The primitive methods of producing musical sounds have remained the same throughout the centuries. The blown pipe, the plucked or stroked tensioned string, the beaten skin still form the basis of all acoustical musical instruments. The valve system for horns and brass has been improved, the mechanism for woodwind instruments made more sophisticated, but the fundamentals are still produced by blowing through fixed tubes. The slide trombone has hardly changed since the day it was first conceived, and still remains the only brass instrument in use capable of absolute pitch.

Since the invention of the saxophone by the Belgian Adolphe Sax in 1846 no new musical instruments of worth have found their place in the modern orchestra. The amplified plucked string and electronic keyboard instruments have introduced new sounds and greatly increased volume in certain forms of modern music, but many jazz pianists such as Chick Corea, Herbie Hancock, and Keith Jarrett have abandoned the electric piano to return to the acoustic version, having reached what they consider to be the limits of progress on the electronic instrument.

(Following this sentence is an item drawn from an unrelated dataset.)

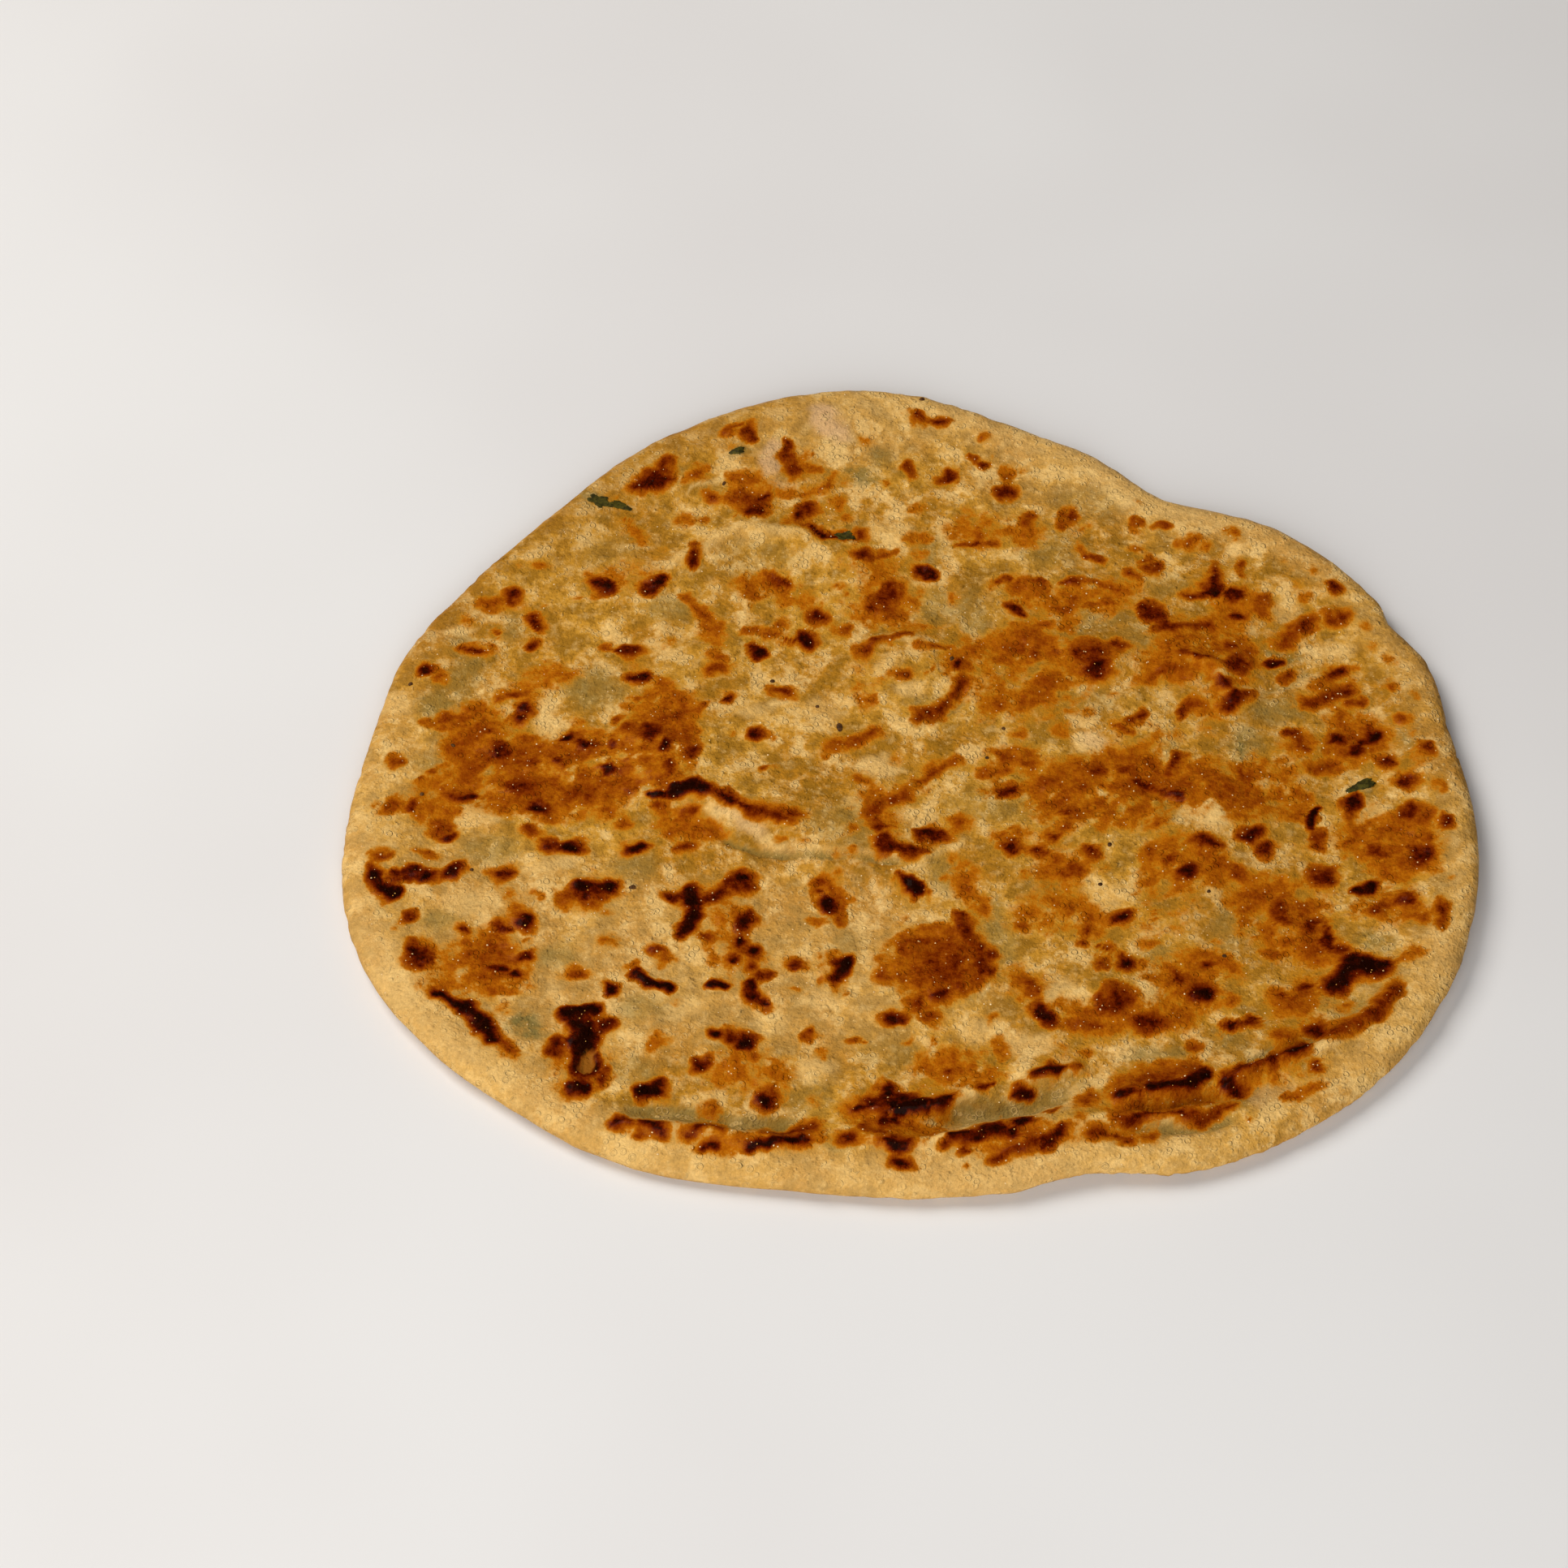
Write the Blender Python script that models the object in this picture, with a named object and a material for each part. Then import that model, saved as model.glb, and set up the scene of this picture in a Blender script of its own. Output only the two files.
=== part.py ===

In the 1950’s Bell Telephone Laboratories analyzed real trumpet notes and converted them to digital form. The tones were then fed back to a loudspeaker and were indistinguishable from the real thing. From this beginning alone one would think that the next logical step would be to construct whole musical works in this way, but the composing of such works on the computer would be a staggering achievement, and it is doubtful whether anything of real musical value would emerge. Giles Brindley, Professor of Physiology at the University of London, has constructed a bassoon using logic circuits to control the mechanism; others have used a similar scientific approach in an attempt to simplify playing techniques on other instruments. Not one of these developments has managed to replace the instruments of the traditional orchestra or take over the role of its members. When it comes to making music, the performer remains, just as he has always been, down through the ages, indispensable.